Kandinskij, Vasilij Vasil'evič

Enciclopedia dei ragazzi (2006)

Kandinskij, Vasilij Vasil'evič

Bettina Mirabile

Lo spirito delle forme e la risonanza dei colori

Kandinskij è il pittore russo che, fra Ottocento e Novecento, ha aperto la strada alla pittura astratta. Con i suoi dipinti e con l’attività di teorico e di insegnante al Bauhaus, ha dimostrato come i colori associati a forme astratte abbiano il potere di suscitare emozioni nello spettatore e facciano riscoprire, in un’epoca in cui dominano valori materiali, una dimensione spirituale dimenticata

Una pittura musicale e una Russia incantata

Nato a Mosca nel 1866, Vasilij V. Kandinskij studia legge e suona il pianoforte e il violoncello. Ma la sua passione più grande è la pittura, al punto che per dipingere rinuncia alla carriera di professore universitario. Inventa un nuovo linguaggio artistico, uno stile astratto, solo all’apparenza disordinato, in cui macchie di colore e linee sono accostate secondo un ritmo musicale. Intitolando le sue opere come brani musicali (molte le Improvvisazioni o le Composizioni), Kandinskij crede che gli accordi di colori e forme infondano nell’animo dello spettatore la stessa armonia dei suoni.
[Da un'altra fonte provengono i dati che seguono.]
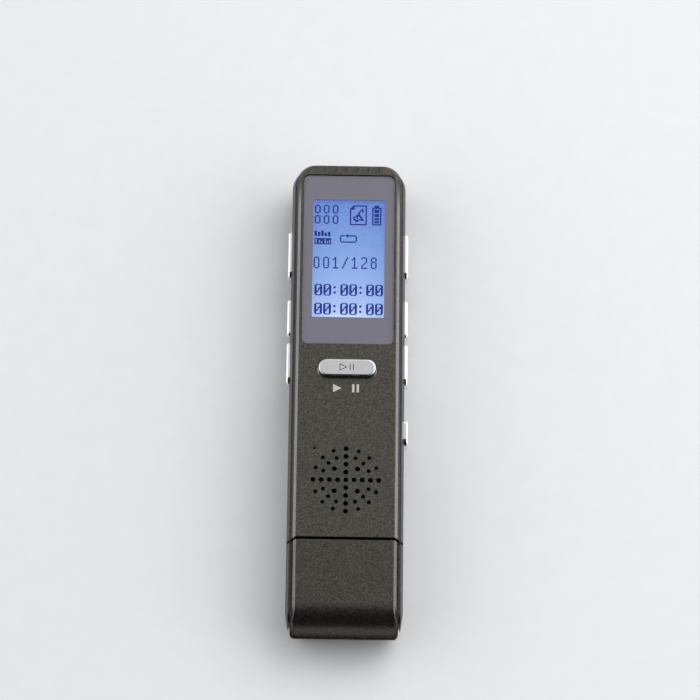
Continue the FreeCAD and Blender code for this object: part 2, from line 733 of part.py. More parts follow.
foot = inner_half - flange - 0.05
rim = (key_gap + flange_rim) * 2
shaft_z = middle + 0.1
cases = []
for name, side, y, span in KEYS:
    key = body(name)
    pad(
        key, centred(sketch(key, "YZ_Plane", foot * side), y, middle, span + rim, key_width + rim, 0.9),
        flange, side < 0,
    )
    pad(
        key, centred(sketch(key, "YZ_Plane", foot * side), y, middle, span, key_width, 0.8),
        half + key_rise - foot, side < 0,
    )
    rounded(key, 0.55, lambda p: near(p.x, (half + key_rise) * side))
    rod(across(side, foot - 1.4, foot)[0], y, shaft_z, 0.5, 1.4, "x", name.replace("key", "plunger"))
    case = block(
        *across(side, foot - case_half * 2, foot - 0.8), y - case_half, y + case_half, board_top,
        board_top + case_half,
    )
    cases.append(cut(case, rod(across(side, foot - 2, foot)[0], y, shaft_z, 0.6, 2, "x")))
group("side_switches", cases)

play = body("play_button")
play_foot = inner_face - 0.55
play_rim = (play_gap + flange_rim) * 2
for grow, high in ((play_rim, 0.5), (0, thick + play_rise - play_foot)):
    outline = sketch(play, "XY_Plane", play_foot)
    pad(play, centred(outline, 0, play_y, play_length + grow, play_width + grow, pill), high)
rounded(play, 0.3, lambda p: near(p.z, thick + play_rise))
dome_z = play_foot - 1.55
cut(slab(0, play_y, 3.6, 3.6, board_top, dome_z + 0.4), rod(0, play_y, dome_z - 0.7, 0.8, 3), "play_switch")
rod(0, play_y, dome_z, 0.7, play_foot - dome_z, "z", "play_plunger")

knob = body("power_slider")
for grow, corner, high in ((rim, 0.9, flange), (0, 0.8, half + knob_rise - foot)):
    outline = sketch(knob, "YZ_Plane", foot)
    pad(knob, centred(outline, knob_y, middle, knob_length + grow, key_width + grow, corner), high)
rounded(knob, 0.4, lambda p: near(p.x, half + knob_rise))
pad(knob, centred(sketch(knob, "YZ_Plane", foot), knob_y, shaft_z, 1, 0.9), 1.5, True)
cut(
    block(foot - 3.6, foot - 0.9, knob_y - 3.2, knob_y + 5.2, board_top, board_top + case_half),
    block(foot - 2, foot, knob_y - 0.8, knob_y + 2.8, shaft_z - 0.6, shaft_z + 0.6),
    "slide_switch",
)

slab(pinhole_x, pinhole_y, 1, 0.6, board_top, board_top + 0.6, "indicator_led")
group(
    "light_pipe",
    [
        rod(pinhole_x, pinhole_y, board_top + 0.6, 0.5, inner_face - board_top - 0.65),
        rod(pinhole_x, pinhole_y, inner_face - 0.5, 0.25, face_wall + 0.4),
    ],
)

# ---------------------------------------------------------------- fasteners

screws = []
for x, y in SCREWS:
    blank = doc.addObject("Part::MultiFuse", "blank")
    blank.Shapes = [rod(x, y, 0.1, head_radius, 0.5), rod(x, y, 0.5, screw_radius, 4.6)]
    cross = doc.addObject("Part::MultiFuse", "cross")
    cross.Shapes = [slab(x, y, 1.3, 0.3, 0, 0.35), slab(x, y, 0.3, 1.3, 0, 0.35)]
    screws.append(cut(blank, cross))
group("cover_screws", screws)

# ---------------------------------------------------------------- cap

rail_end = end + 1.6
wrap = body("cap_shell")
profile = rectangle(sketch(wrap, "YZ_Plane"), end, cap_mouth, 0, thick, (cap_bend, None, None, cap_bend))
pad(wrap, profile, cover_half * 2, False, True)
rounded(wrap, cap_corner, lambda p: near(abs(p.x), cover_half), lambda p: near(p.y, cap_mouth))
slopes = sketch(wrap, "XZ_Plane", -(cap_mouth + 1))
beyond = 0.25  # how far the cut reaches past the surface, as a share of the slope
slope_x = (cover_half - cap_slope_in * (1 + beyond), cover_half + cap_slope_in * beyond)
slope_z = (thick + cap_slope_down * beyond, thick - cap_slope_down * (1 + beyond))
for side in (-1, 1):
    for heights in (slope_z, [thick - z for z in slope_z]):
        triangle(
            slopes,
            [
                (slope_x[0] * side, heights[0]), (slope_x[1] * side, heights[1]),
                (slope_x[1] * side, heights[0]),
            ],
        )
pocket(wrap, slopes, cap_length + 2, True)
rounded(wrap, edge_round, lambda p: near(abs(p.x), cover_half - cap_slope_in), lambda p: near(p.y, cap_mouth))
bend = cap_bend - face_wall
profile = rectangle(
    sketch(wrap, "YZ_Plane"), end + face_wall, cap_mouth + 1, face_wall, inner_face, (bend, None, None, bend)
)
pocket(wrap, profile, inner_half * 2, False, True)
profile = rectangle(
    sketch(wrap, "YZ_Plane"), rail_end, cap_mouth + 1, lip, parting,
    (rail_end_round, None, None, rail_end_round),
)
pocket(wrap, profile, width, False, True)

liner = body("cap_liner")
bend = bend + 0.2
profile = rectangle(
    sketch(liner, "YZ_Plane"), end + face_wall, cap_mouth, face_wall, inner_face, (bend, None, None, bend)
)
pad(liner, profile, inner_half * 2, False, True)
recess = neck_gap * 2
outline = centred(
    sketch(liner, "XZ_Plane", -cap_mouth), 0, middle, neck_width + recess, neck_height + recess, 1
)
pocket(liner, outline, neck + 0.3, True)
outline = centred(sketch(liner, "XZ_Plane", -cap_mouth), 0, middle, plug_width + 0.5, plug_height + 0.5, 0.7)
pocket(liner, outline, cap_length - 2.2, True)

for side, label in ((-1, "cap_left_rail"), (1, "cap_right_rail")):
    rail = body(label)
    for start, reach, inset in (
        (inner_half, cover_half - inner_half, 0),
        (inner_half, half - inner_half, groove_depth),
        (cover_half + groove_width, half - cover_half - groove_width, 0),
    ):
        corner = rail_end_round - inset
        profile = rectangle(
            sketch(rail, "YZ_Plane", start * side), rail_end + inset, cap_mouth, lip + inset, parting - inset,
            (corner, None, None, corner),
        )
        pad(rail, profile, reach, side < 0)
    sloped(
        rail, rail_slope_in, rail_slope_down, lambda p: near(p.x, half * side), lambda p: near(p.y, cap_mouth)
    )
    wide, narrow = (half + rail_taper_in * 0.2) * side, (half - rail_taper_in * 1.1) * side
    low, high = rail_end - rail_taper_len * 0.1, rail_end + rail_taper_len * 1.2
    taper = triangle(sketch(rail, "XY_Plane", middle), [(wide, high), (narrow, low), (wide, low)])
    pocket(rail, taper, width, False, True)

# ---------------------------------------------------------------- checks and files

doc.recompute()
os.makedirs("parts", exist_ok=True)
for item in doc.Objects:
    if any(word in ("Invalid", "Error") for word in item.State):
        raise ValueError(f"{item.Name} ({item.Label}) has state {item.State}")
for item in parts:
    if item.Shape.isNull() or not item.Shape.isValid() or not item.Shape.Solids:
        raise ValueError(f"{item.Label} has no valid solid")
for item in parts:
    item.Shape.exportStep(f"parts/{item.Label}.step")
print(len(parts), "parts written")
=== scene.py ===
"""Looks for the handheld voice recorder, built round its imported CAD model."""

import math

import bmesh
import bpy
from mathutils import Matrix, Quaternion, Vector


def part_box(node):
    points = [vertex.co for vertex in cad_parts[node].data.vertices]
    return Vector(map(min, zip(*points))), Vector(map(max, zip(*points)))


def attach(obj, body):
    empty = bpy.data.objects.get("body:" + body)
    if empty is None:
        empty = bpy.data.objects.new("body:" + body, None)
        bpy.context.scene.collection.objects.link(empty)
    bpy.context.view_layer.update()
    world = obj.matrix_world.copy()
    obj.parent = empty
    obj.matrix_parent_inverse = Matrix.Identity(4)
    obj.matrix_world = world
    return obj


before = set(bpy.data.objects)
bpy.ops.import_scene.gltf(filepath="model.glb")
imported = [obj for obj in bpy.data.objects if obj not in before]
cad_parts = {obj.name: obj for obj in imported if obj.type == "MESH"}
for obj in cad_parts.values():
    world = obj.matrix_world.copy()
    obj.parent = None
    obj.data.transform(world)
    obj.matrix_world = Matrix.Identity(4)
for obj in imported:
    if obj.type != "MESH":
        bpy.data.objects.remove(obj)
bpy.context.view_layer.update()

MM = 0.001
BODY = "recorder"


def corners(node):
    """A CAD node's lowest and highest corner, in millimetres."""
    low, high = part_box(node)
    return Vector(low) / MM, Vector(high) / MM


def middle(node):
    """The middle of a CAD node's box, in millimetres."""
    low, high = corners(node)
    return (low + high) / 2


FACE = corners("front_cover")[1].z  # the height of the recorder's face


# ---------------------------------------------------------------- material graphs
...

I suoi primi dipinti descrivono la Russia come un mondo incantato, una fiaba medievale popolata di cavalieri, dame e paesi in lontananza. Kandinskij dispone le pennellate sulla tela come tessere di mosaico, con uno stile che ricorda la pittura fatta di punti di colore degli artisti del pointillisme, l’ultima fase dell’impressionismo. Accosta colori vivaci come blu e rossi, gialli e viola, descrive i costumi della tradizione popolare russa, le acconciature delle dame, i tetti e le nuvole, immergendo ogni scena in un’atmosfera magica. Il colore è il vero protagonista delle tele, poiché l’artista non disegna i contorni, ma evoca le figure attraverso le pennellate.
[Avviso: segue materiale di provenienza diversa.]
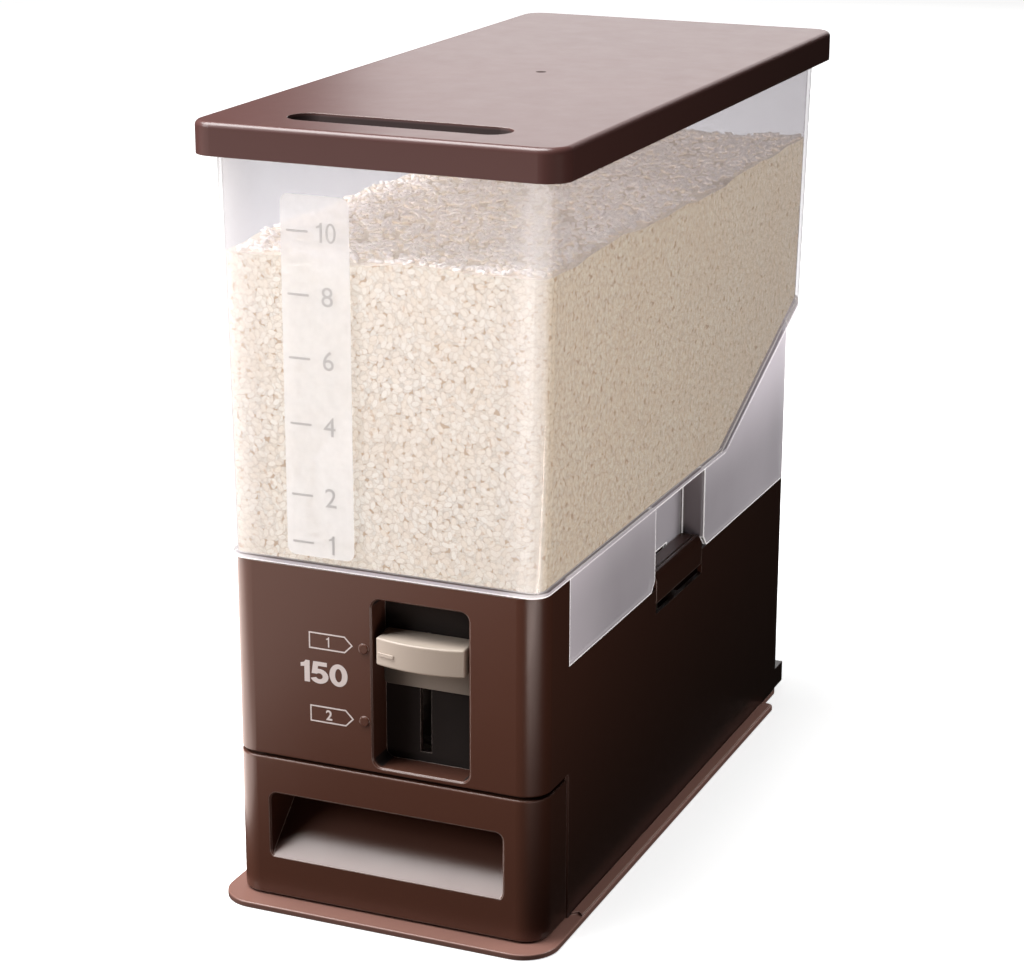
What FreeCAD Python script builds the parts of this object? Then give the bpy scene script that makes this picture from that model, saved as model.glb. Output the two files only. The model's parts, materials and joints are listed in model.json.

Verso l’astrattismo: nasce il Cavaliere azzurro

Quando a una mostra impressionista osserva, senza riconoscerlo, un pagliaio di grano dipinto da Claude Monet, Kandinskij si rende conto che un quadro può esprimere intense emozioni anche senza avere un soggetto riconoscibile. A Monaco di Baviera frequenta circoli di intellettuali, poi si rifugia sulle Alpi Bavaresi, a Murnau, a dipingere le montagne e le case del paese con una tavolozza di colori accesi e gioiosi come quelli dei pittori francesi chiamati fauves. I quadri diventano più sintetici, il pittore descrive pochi dettagli e si concentra sul colore, che inizia a occupare spazi sempre più ampi e autonomi rispetto alle forme. È il 1910 quando dipinge un acquerello in cui macchie colorate sembrano galleggiare sullo sfondo chiaro: la strada all’astrattismo è così aperta.

Dall’incontro di Kandinskij con il pittore tedesco Franz Marc e dalle comuni passioni per l’azzurro e per i cavalli nasce il gruppo Der blaue Reiter («Il cavaliere azzurro»). Insieme realizzano quadri in cui linee e macchie di colore convivono sulla tela con elementi ancora riconoscibili: campanili, cavalieri, animali, barche. La loro pittura non è ornamentale, ma è lo strumento per risvegliare la spiritualità in chi osserva, come spiega Kandinskij nel suo libro Lo spirituale nell’arte (1910). La Prima guerra mondiale interrompe i successi di Der blaue Reiter: Marc muore al fronte e Kandinskij rientra in Russia, dove dipinge pochissimo.

Un’arte da insegnare

Subito dopo il conflitto, nel 1921, Kandinskij è chiamato a insegnare nella scuola tedesca del Bauhaus, dove analizza gli elementi fondamentali della composizione – punto, linea, superficie – ed elabora un vocabolario di forme da usare come fossero lettere che compongono parole. Giunge a una progressiva geometrizzazione delle forme: quelle che prima erano semplici macchie colorate diventano ora cerchi, triangoli, quadrati, scacchiere. Da questo gioco di colori associati a forme geometriche lo spettatore riceve impressioni più forti: il giallo trasmette più energia e dinamismo se inserito in triangoli, il blu trasmette quiete se inserito in cerchi.

Quando il nazismo, nel 1933, costringe il Bauhaus a chiudere, Kandinskij si trasferisce a Parigi, dove muore nel 1944. Le tele dell’ultimo periodo sono animate da forme che sembrano microrganismi biologici, come insetti fantastici su sfondi colorati o cellule osservate al microscopio: Kandinskij si rivela ancora capace di entusiasmarsi per il mistero della vita.